— START OF SOURCE MATERIAL —
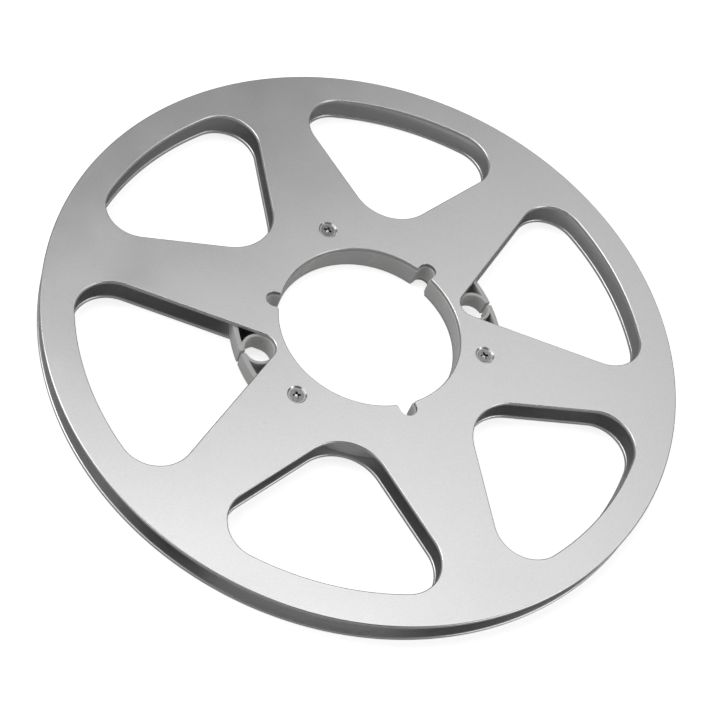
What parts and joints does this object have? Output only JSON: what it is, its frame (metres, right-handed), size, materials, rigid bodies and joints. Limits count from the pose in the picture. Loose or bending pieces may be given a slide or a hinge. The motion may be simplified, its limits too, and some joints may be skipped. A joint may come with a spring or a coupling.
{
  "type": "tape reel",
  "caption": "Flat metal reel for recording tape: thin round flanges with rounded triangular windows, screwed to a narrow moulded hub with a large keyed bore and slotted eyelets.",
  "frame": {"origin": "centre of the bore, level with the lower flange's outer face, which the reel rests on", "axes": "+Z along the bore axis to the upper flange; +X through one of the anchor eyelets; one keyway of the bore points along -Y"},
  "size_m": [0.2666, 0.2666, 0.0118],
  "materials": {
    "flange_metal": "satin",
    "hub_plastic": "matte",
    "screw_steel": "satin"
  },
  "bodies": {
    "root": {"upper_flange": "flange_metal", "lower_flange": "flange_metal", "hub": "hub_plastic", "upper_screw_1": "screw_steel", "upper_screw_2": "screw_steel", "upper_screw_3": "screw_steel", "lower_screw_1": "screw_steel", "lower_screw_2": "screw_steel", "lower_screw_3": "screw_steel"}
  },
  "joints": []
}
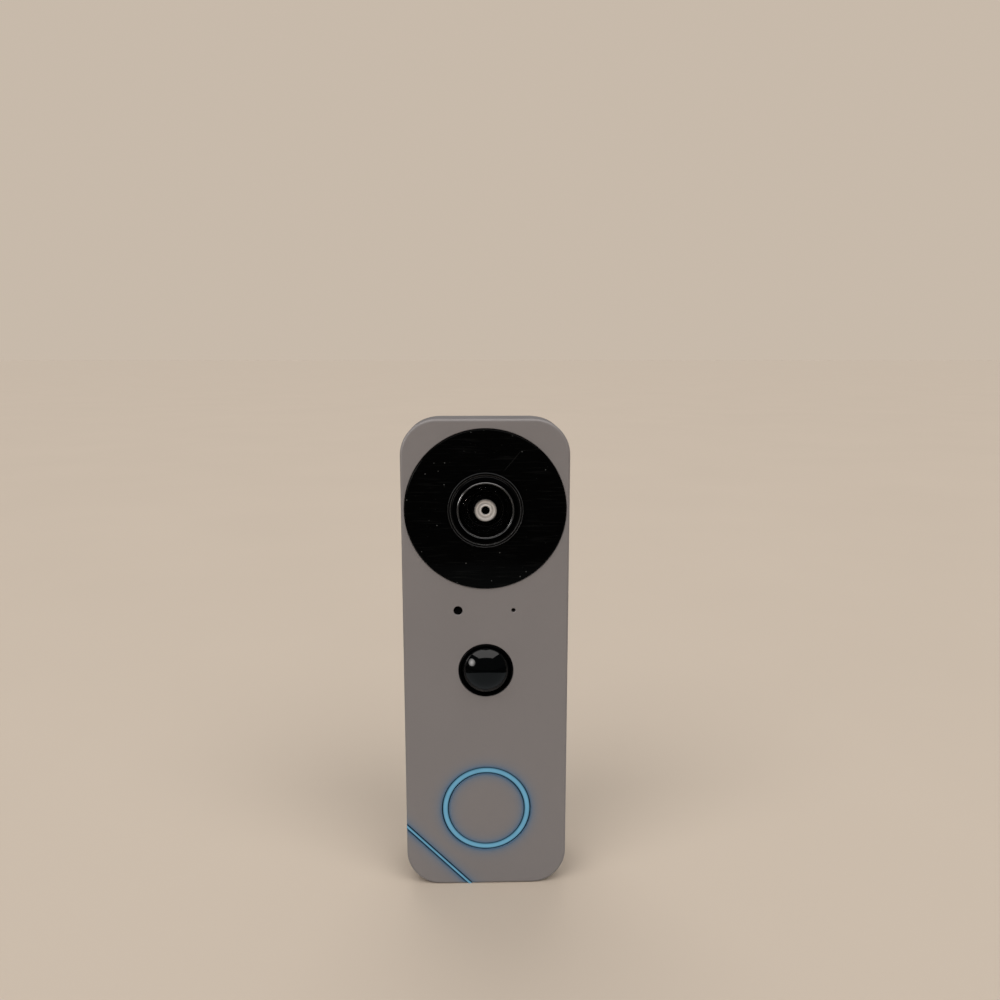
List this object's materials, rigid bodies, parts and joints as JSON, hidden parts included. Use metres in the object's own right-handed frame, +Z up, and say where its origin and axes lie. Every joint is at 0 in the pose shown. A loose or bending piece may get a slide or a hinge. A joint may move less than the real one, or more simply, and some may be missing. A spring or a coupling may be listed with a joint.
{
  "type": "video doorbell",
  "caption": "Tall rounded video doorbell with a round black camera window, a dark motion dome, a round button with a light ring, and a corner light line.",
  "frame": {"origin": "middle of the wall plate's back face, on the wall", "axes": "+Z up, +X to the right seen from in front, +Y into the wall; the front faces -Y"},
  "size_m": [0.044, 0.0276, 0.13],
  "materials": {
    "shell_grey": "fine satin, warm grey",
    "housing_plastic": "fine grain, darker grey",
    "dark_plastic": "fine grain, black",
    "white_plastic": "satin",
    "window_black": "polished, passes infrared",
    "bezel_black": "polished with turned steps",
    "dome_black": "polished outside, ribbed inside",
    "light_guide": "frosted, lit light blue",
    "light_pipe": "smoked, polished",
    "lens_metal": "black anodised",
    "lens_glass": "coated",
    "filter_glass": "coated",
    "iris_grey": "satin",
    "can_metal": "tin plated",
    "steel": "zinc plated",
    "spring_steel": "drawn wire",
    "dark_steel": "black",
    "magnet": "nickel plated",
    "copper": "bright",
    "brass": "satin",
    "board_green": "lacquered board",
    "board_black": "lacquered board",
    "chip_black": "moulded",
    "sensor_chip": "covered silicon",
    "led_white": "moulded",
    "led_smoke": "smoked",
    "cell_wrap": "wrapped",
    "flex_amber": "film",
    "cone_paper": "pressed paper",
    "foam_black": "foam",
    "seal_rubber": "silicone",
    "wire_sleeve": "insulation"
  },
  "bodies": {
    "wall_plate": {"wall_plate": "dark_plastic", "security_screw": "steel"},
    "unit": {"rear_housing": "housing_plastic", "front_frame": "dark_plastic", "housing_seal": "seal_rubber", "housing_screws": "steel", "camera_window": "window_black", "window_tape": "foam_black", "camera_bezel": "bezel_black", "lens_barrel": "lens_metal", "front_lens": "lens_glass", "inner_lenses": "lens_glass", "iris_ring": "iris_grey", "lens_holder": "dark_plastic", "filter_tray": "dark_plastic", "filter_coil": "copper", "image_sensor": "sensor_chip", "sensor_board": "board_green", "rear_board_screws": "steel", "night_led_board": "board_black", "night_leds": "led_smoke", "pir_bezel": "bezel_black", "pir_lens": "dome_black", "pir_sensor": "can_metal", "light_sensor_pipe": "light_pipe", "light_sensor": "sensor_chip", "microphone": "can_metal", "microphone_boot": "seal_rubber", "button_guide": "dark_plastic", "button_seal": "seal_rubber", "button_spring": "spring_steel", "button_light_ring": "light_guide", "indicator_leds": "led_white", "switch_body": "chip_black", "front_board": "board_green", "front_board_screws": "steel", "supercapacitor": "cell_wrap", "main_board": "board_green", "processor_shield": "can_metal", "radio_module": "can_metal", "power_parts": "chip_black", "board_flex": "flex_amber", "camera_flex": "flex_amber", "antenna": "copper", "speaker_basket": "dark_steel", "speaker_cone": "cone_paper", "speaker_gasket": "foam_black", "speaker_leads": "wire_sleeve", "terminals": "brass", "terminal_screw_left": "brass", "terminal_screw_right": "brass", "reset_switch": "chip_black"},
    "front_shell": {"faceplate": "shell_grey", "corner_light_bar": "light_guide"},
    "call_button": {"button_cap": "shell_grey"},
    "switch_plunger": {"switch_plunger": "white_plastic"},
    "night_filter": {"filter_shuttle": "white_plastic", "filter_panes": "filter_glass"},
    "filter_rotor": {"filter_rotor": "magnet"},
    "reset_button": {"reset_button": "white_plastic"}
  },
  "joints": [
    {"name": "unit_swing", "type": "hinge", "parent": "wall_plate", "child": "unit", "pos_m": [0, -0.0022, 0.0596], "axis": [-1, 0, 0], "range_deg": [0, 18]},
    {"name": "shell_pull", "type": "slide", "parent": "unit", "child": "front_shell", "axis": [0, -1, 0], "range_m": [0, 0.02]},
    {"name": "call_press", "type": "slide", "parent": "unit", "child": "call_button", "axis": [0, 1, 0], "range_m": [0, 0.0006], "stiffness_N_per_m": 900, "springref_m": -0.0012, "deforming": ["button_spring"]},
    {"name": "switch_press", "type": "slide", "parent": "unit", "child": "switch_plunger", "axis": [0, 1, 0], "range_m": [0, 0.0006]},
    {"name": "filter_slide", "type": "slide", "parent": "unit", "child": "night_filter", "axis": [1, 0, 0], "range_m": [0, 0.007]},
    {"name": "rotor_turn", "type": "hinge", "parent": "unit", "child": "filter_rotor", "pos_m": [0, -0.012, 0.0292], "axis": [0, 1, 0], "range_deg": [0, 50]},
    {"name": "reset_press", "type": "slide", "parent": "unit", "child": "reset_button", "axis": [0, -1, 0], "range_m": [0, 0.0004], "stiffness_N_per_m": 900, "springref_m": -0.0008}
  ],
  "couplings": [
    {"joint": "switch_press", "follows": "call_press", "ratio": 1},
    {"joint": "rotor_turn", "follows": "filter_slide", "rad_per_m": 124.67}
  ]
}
— END OF SOURCE MATERIAL —
WHAT YOU HAVE TO DO> Output all of the material exactly as written.

CORRECT OUTPUT>
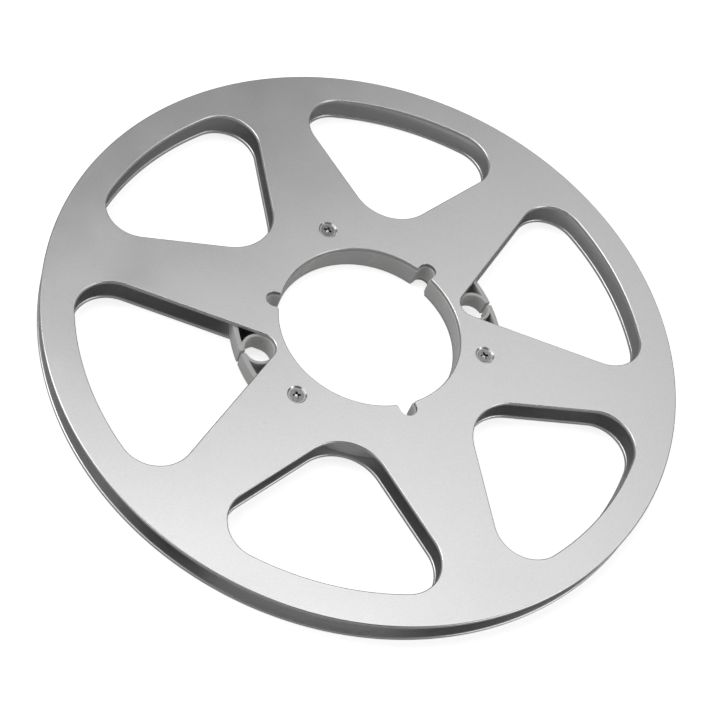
What parts and joints does this object have? Output only JSON: what it is, its frame (metres, right-handed), size, materials, rigid bodies and joints. Limits count from the pose in the picture. Loose or bending pieces may be given a slide or a hinge. The motion may be simplified, its limits too, and some joints may be skipped. A joint may come with a spring or a coupling.
{
  "type": "tape reel",
  "caption": "Flat metal reel for recording tape: thin round flanges with rounded triangular windows, screwed to a narrow moulded hub with a large keyed bore and slotted eyelets.",
  "frame": {"origin": "centre of the bore, level with the lower flange's outer face, which the reel rests on", "axes": "+Z along the bore axis to the upper flange; +X through one of the anchor eyelets; one keyway of the bore points along -Y"},
  "size_m": [0.2666, 0.2666, 0.0118],
  "materials": {
    "flange_metal": "satin",
    "hub_plastic": "matte",
    "screw_steel": "satin"
  },
  "bodies": {
    "root": {"upper_flange": "flange_metal", "lower_flange": "flange_metal", "hub": "hub_plastic", "upper_screw_1": "screw_steel", "upper_screw_2": "screw_steel", "upper_screw_3": "screw_steel", "lower_screw_1": "screw_steel", "lower_screw_2": "screw_steel", "lower_screw_3": "screw_steel"}
  },
  "joints": []
}
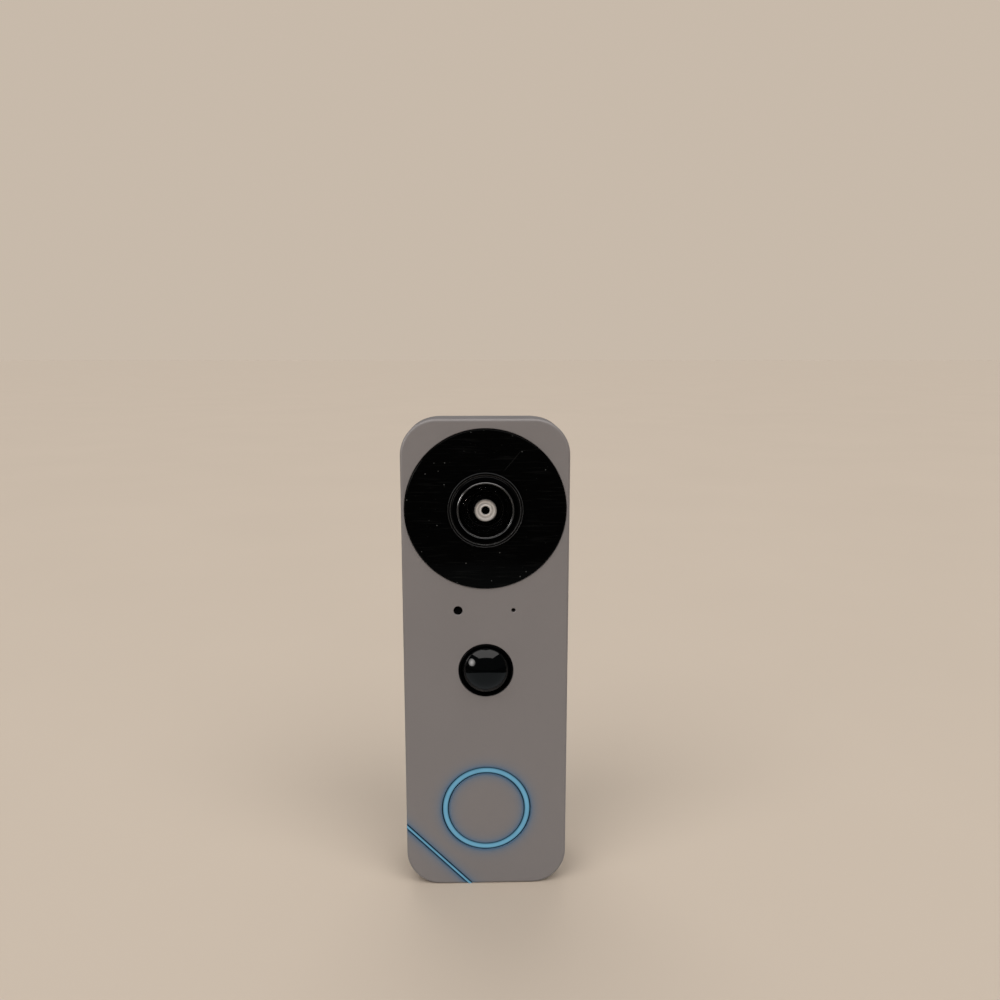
List this object's materials, rigid bodies, parts and joints as JSON, hidden parts included. Use metres in the object's own right-handed frame, +Z up, and say where its origin and axes lie. Every joint is at 0 in the pose shown. A loose or bending piece may get a slide or a hinge. A joint may move less than the real one, or more simply, and some may be missing. A spring or a coupling may be listed with a joint.
{
  "type": "video doorbell",
  "caption": "Tall rounded video doorbell with a round black camera window, a dark motion dome, a round button with a light ring, and a corner light line.",
  "frame": {"origin": "middle of the wall plate's back face, on the wall", "axes": "+Z up, +X to the right seen from in front, +Y into the wall; the front faces -Y"},
  "size_m": [0.044, 0.0276, 0.13],
  "materials": {
    "shell_grey": "fine satin, warm grey",
    "housing_plastic": "fine grain, darker grey",
    "dark_plastic": "fine grain, black",
    "white_plastic": "satin",
    "window_black": "polished, passes infrared",
    "bezel_black": "polished with turned steps",
    "dome_black": "polished outside, ribbed inside",
    "light_guide": "frosted, lit light blue",
    "light_pipe": "smoked, polished",
    "lens_metal": "black anodised",
    "lens_glass": "coated",
    "filter_glass": "coated",
    "iris_grey": "satin",
    "can_metal": "tin plated",
    "steel": "zinc plated",
    "spring_steel": "drawn wire",
    "dark_steel": "black",
    "magnet": "nickel plated",
    "copper": "bright",
    "brass": "satin",
    "board_green": "lacquered board",
    "board_black": "lacquered board",
    "chip_black": "moulded",
    "sensor_chip": "covered silicon",
    "led_white": "moulded",
    "led_smoke": "smoked",
    "cell_wrap": "wrapped",
    "flex_amber": "film",
    "cone_paper": "pressed paper",
    "foam_black": "foam",
    "seal_rubber": "silicone",
    "wire_sleeve": "insulation"
  },
  "bodies": {
    "wall_plate": {"wall_plate": "dark_plastic", "security_screw": "steel"},
    "unit": {"rear_housing": "housing_plastic", "front_frame": "dark_plastic", "housing_seal": "seal_rubber", "housing_screws": "steel", "camera_window": "window_black", "window_tape": "foam_black", "camera_bezel": "bezel_black", "lens_barrel": "lens_metal", "front_lens": "lens_glass", "inner_lenses": "lens_glass", "iris_ring": "iris_grey", "lens_holder": "dark_plastic", "filter_tray": "dark_plastic", "filter_coil": "copper", "image_sensor": "sensor_chip", "sensor_board": "board_green", "rear_board_screws": "steel", "night_led_board": "board_black", "night_leds": "led_smoke", "pir_bezel": "bezel_black", "pir_lens": "dome_black", "pir_sensor": "can_metal", "light_sensor_pipe": "light_pipe", "light_sensor": "sensor_chip", "microphone": "can_metal", "microphone_boot": "seal_rubber", "button_guide": "dark_plastic", "button_seal": "seal_rubber", "button_spring": "spring_steel", "button_light_ring": "light_guide", "indicator_leds": "led_white", "switch_body": "chip_black", "front_board": "board_green", "front_board_screws": "steel", "supercapacitor": "cell_wrap", "main_board": "board_green", "processor_shield": "can_metal", "radio_module": "can_metal", "power_parts": "chip_black", "board_flex": "flex_amber", "camera_flex": "flex_amber", "antenna": "copper", "speaker_basket": "dark_steel", "speaker_cone": "cone_paper", "speaker_gasket": "foam_black", "speaker_leads": "wire_sleeve", "terminals": "brass", "terminal_screw_left": "brass", "terminal_screw_right": "brass", "reset_switch": "chip_black"},
    "front_shell": {"faceplate": "shell_grey", "corner_light_bar": "light_guide"},
    "call_button": {"button_cap": "shell_grey"},
    "switch_plunger": {"switch_plunger": "white_plastic"},
    "night_filter": {"filter_shuttle": "white_plastic", "filter_panes": "filter_glass"},
    "filter_rotor": {"filter_rotor": "magnet"},
    "reset_button": {"reset_button": "white_plastic"}
  },
  "joints": [
    {"name": "unit_swing", "type": "hinge", "parent": "wall_plate", "child": "unit", "pos_m": [0, -0.0022, 0.0596], "axis": [-1, 0, 0], "range_deg": [0, 18]},
    {"name": "shell_pull", "type": "slide", "parent": "unit", "child": "front_shell", "axis": [0, -1, 0], "range_m": [0, 0.02]},
    {"name": "call_press", "type": "slide", "parent": "unit", "child": "call_button", "axis": [0, 1, 0], "range_m": [0, 0.0006], "stiffness_N_per_m": 900, "springref_m": -0.0012, "deforming": ["button_spring"]},
    {"name": "switch_press", "type": "slide", "parent": "unit", "child": "switch_plunger", "axis": [0, 1, 0], "range_m": [0, 0.0006]},
    {"name": "filter_slide", "type": "slide", "parent": "unit", "child": "night_filter", "axis": [1, 0, 0], "range_m": [0, 0.007]},
    {"name": "rotor_turn", "type": "hinge", "parent": "unit", "child": "filter_rotor", "pos_m": [0, -0.012, 0.0292], "axis": [0, 1, 0], "range_deg": [0, 50]},
    {"name": "reset_press", "type": "slide", "parent": "unit", "child": "reset_button", "axis": [0, -1, 0], "range_m": [0, 0.0004], "stiffness_N_per_m": 900, "springref_m": -0.0008}
  ],
  "couplings": [
    {"joint": "switch_press", "follows": "call_press", "ratio": 1},
    {"joint": "rotor_turn", "follows": "filter_slide", "rad_per_m": 124.67}
  ]
}